First-of-its-kind law improves college access for students with autism, intellectual disabilities

Quote:
Massachusetts students with autism and significant intellectual disabilities will gain unprecedented access to postsecondary education at state colleges and universities under a law signed late last month by Governor Charlie Baker, lauded by disability rights advocates as the first of its kind in the nation.

More than a decade in the making, the breakthrough legislation will require all of the state’s public college campuses to offer accommodations to young people whose severe disabilities prevent them from earning a standard high school diploma, allowing them to take classes as nondegree-seeking students and join extracurricular activities alongside their peers — experiences that can transform their lives for the better, according to experts.

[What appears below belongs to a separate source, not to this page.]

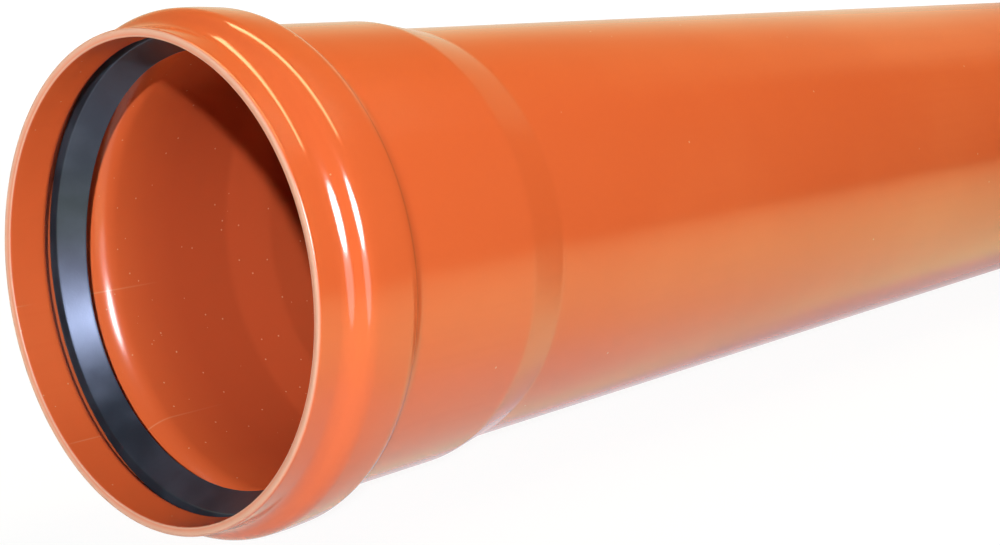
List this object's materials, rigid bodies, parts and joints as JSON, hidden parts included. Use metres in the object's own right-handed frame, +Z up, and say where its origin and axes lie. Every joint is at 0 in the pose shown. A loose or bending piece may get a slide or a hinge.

The law will create pathways for students whose intellectual challenges have often left them stuck in high school as their classmates graduated and moved on without them. Unable to pass the state MCAS exam or gain admission to college — and unlikely to thrive there without support — many students with Down syndrome, autism, and other conditions have instead languished in isolated classrooms, facing poor employment prospects and limited social options as they wait to age out of high school at age 22.

With expanded access to state campuses, some will now be able to transition to the next stage of learning, aided by more flexible options for meeting admission requirements and more assistance on campus if they are admitted. Individual campuses will determine their own criteria for acceptance and their capacity for such students, and schools should not face added costs, said Landau. The legislation includes $4 million for colleges to hire support staff and allows existing special education funding for individual students from school districts or state agencies to follow them to their new schools.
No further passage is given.